▸ **TASK OBJECTIVE**: Output all lines exactly.

▸ **INFORMATION PROVIDED**:
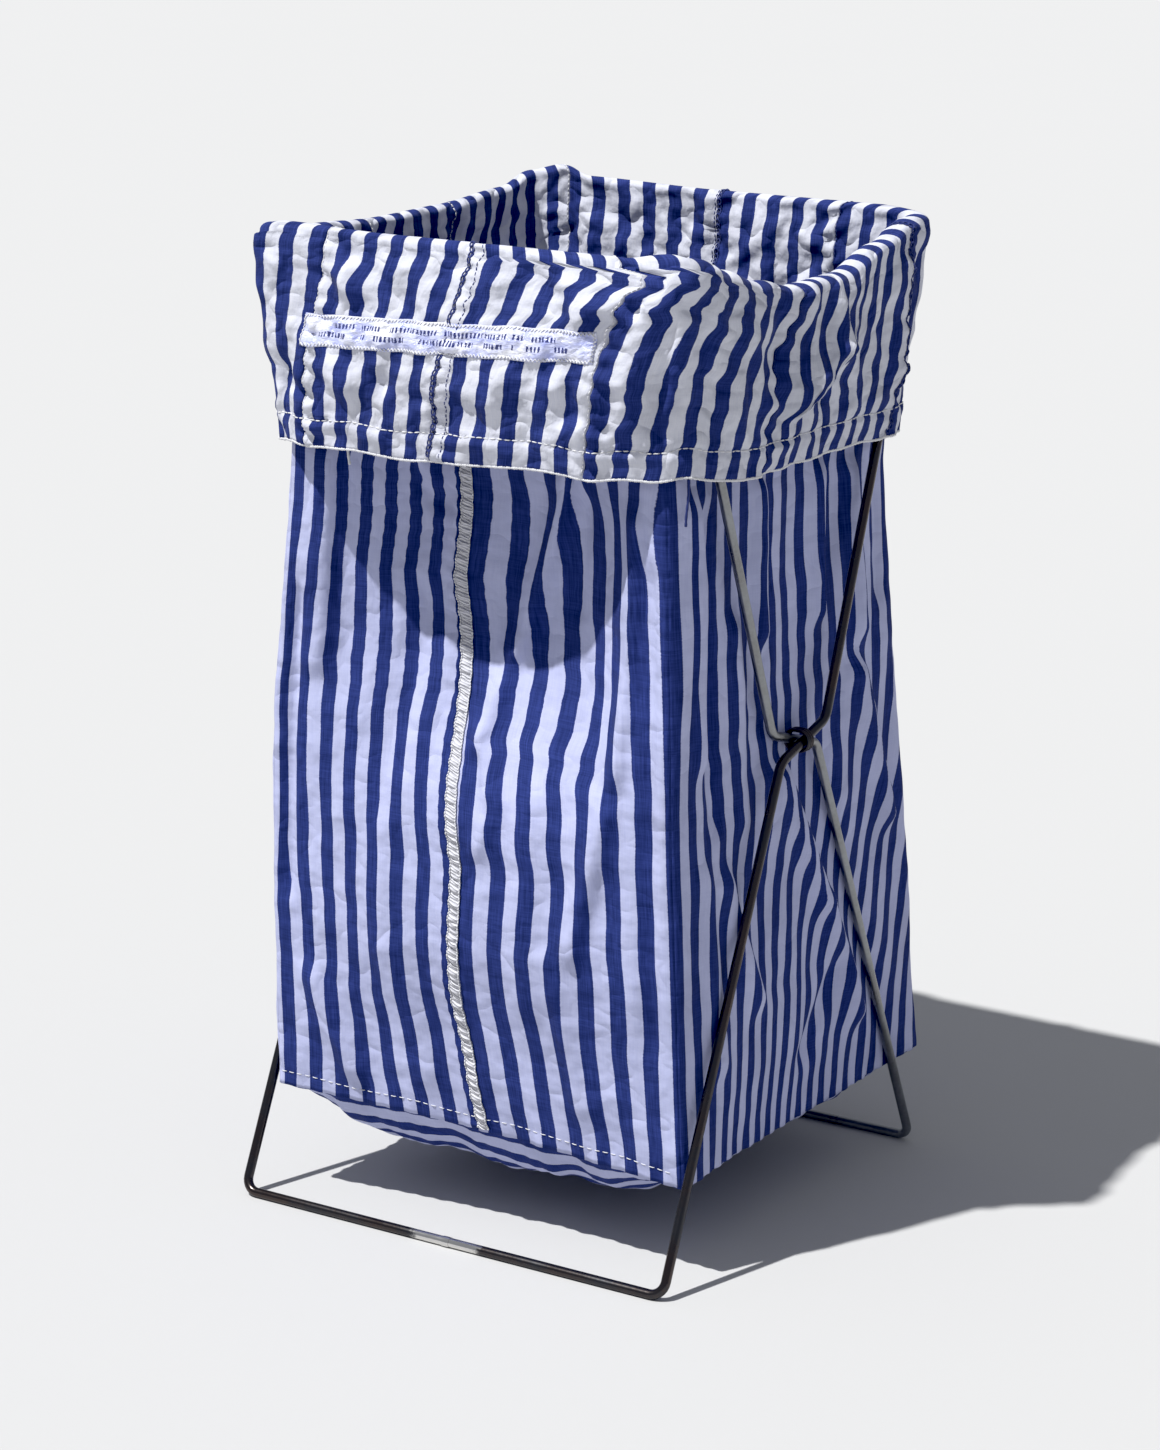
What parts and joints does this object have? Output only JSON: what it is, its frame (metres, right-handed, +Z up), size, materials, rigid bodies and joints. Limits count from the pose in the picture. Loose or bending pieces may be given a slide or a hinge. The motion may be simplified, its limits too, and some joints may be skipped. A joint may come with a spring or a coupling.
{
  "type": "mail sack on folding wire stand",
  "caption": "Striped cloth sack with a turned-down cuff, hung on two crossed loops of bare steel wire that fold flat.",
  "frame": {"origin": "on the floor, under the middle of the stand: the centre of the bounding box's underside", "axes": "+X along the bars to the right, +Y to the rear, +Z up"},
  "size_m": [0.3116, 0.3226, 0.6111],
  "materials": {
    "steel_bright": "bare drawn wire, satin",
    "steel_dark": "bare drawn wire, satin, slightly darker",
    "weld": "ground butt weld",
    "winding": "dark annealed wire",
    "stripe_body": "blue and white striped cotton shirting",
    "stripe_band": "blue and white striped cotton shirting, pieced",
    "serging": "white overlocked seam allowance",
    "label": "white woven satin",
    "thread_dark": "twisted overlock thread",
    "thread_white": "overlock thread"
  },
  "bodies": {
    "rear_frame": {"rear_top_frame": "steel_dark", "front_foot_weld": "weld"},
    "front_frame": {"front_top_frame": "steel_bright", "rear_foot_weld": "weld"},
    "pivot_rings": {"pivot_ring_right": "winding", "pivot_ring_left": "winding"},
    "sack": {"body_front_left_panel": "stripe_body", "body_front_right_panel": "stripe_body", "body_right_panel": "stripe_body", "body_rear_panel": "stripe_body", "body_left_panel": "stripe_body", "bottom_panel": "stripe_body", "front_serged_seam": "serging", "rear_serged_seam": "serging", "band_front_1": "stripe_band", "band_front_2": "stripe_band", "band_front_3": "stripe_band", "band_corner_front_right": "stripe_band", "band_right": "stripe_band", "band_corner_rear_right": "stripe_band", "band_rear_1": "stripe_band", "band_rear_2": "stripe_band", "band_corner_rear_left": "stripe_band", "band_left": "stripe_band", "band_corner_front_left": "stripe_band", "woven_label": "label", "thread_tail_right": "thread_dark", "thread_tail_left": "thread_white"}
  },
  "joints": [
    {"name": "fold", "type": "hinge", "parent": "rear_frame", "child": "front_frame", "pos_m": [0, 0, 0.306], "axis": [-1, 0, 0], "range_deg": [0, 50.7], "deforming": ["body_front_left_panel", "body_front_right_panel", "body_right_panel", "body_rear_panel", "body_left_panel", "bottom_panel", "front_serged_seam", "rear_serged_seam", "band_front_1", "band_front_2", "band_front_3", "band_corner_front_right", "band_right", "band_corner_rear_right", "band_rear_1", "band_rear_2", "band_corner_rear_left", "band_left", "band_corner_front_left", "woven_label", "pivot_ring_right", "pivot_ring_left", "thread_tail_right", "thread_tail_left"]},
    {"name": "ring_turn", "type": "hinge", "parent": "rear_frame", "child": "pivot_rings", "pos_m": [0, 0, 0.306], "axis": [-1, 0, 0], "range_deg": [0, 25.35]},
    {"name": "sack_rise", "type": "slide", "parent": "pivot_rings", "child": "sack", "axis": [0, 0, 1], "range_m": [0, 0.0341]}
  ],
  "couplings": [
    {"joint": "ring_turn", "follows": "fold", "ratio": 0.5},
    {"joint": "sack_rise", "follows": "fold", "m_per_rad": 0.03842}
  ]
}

▸ **SOLVED PROBLEM**:
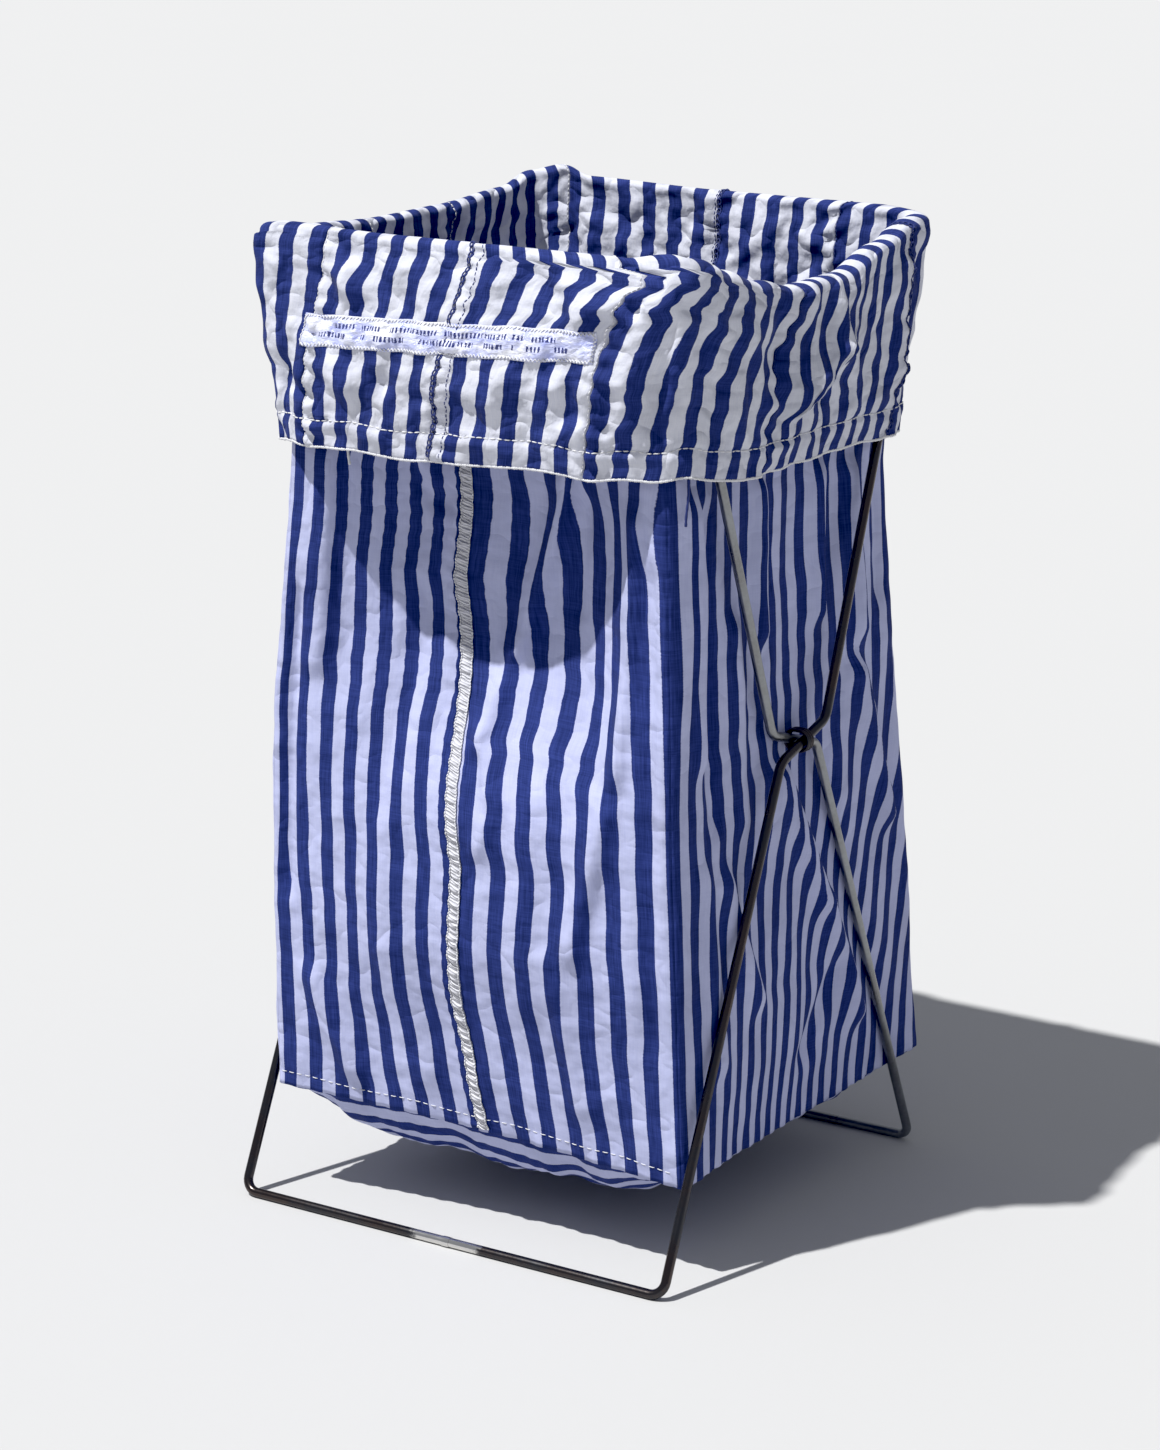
What parts and joints does this object have? Output only JSON: what it is, its frame (metres, right-handed, +Z up), size, materials, rigid bodies and joints. Limits count from the pose in the picture. Loose or bending pieces may be given a slide or a hinge. The motion may be simplified, its limits too, and some joints may be skipped. A joint may come with a spring or a coupling.
{
  "type": "mail sack on folding wire stand",
  "caption": "Striped cloth sack with a turned-down cuff, hung on two crossed loops of bare steel wire that fold flat.",
  "frame": {"origin": "on the floor, under the middle of the stand: the centre of the bounding box's underside", "axes": "+X along the bars to the right, +Y to the rear, +Z up"},
  "size_m": [0.3116, 0.3226, 0.6111],
  "materials": {
    "steel_bright": "bare drawn wire, satin",
    "steel_dark": "bare drawn wire, satin, slightly darker",
    "weld": "ground butt weld",
    "winding": "dark annealed wire",
    "stripe_body": "blue and white striped cotton shirting",
    "stripe_band": "blue and white striped cotton shirting, pieced",
    "serging": "white overlocked seam allowance",
    "label": "white woven satin",
    "thread_dark": "twisted overlock thread",
    "thread_white": "overlock thread"
  },
  "bodies": {
    "rear_frame": {"rear_top_frame": "steel_dark", "front_foot_weld": "weld"},
    "front_frame": {"front_top_frame": "steel_bright", "rear_foot_weld": "weld"},
    "pivot_rings": {"pivot_ring_right": "winding", "pivot_ring_left": "winding"},
    "sack": {"body_front_left_panel": "stripe_body", "body_front_right_panel": "stripe_body", "body_right_panel": "stripe_body", "body_rear_panel": "stripe_body", "body_left_panel": "stripe_body", "bottom_panel": "stripe_body", "front_serged_seam": "serging", "rear_serged_seam": "serging", "band_front_1": "stripe_band", "band_front_2": "stripe_band", "band_front_3": "stripe_band", "band_corner_front_right": "stripe_band", "band_right": "stripe_band", "band_corner_rear_right": "stripe_band", "band_rear_1": "stripe_band", "band_rear_2": "stripe_band", "band_corner_rear_left": "stripe_band", "band_left": "stripe_band", "band_corner_front_left": "stripe_band", "woven_label": "label", "thread_tail_right": "thread_dark", "thread_tail_left": "thread_white"}
  },
  "joints": [
    {"name": "fold", "type": "hinge", "parent": "rear_frame", "child": "front_frame", "pos_m": [0, 0, 0.306], "axis": [-1, 0, 0], "range_deg": [0, 50.7], "deforming": ["body_front_left_panel", "body_front_right_panel", "body_right_panel", "body_rear_panel", "body_left_panel", "bottom_panel", "front_serged_seam", "rear_serged_seam", "band_front_1", "band_front_2", "band_front_3", "band_corner_front_right", "band_right", "band_corner_rear_right", "band_rear_1", "band_rear_2", "band_corner_rear_left", "band_left", "band_corner_front_left", "woven_label", "pivot_ring_right", "pivot_ring_left", "thread_tail_right", "thread_tail_left"]},
    {"name": "ring_turn", "type": "hinge", "parent": "rear_frame", "child": "pivot_rings", "pos_m": [0, 0, 0.306], "axis": [-1, 0, 0], "range_deg": [0, 25.35]},
    {"name": "sack_rise", "type": "slide", "parent": "pivot_rings", "child": "sack", "axis": [0, 0, 1], "range_m": [0, 0.0341]}
  ],
  "couplings": [
    {"joint": "ring_turn", "follows": "fold", "ratio": 0.5},
    {"joint": "sack_rise", "follows": "fold", "m_per_rad": 0.03842}
  ]
}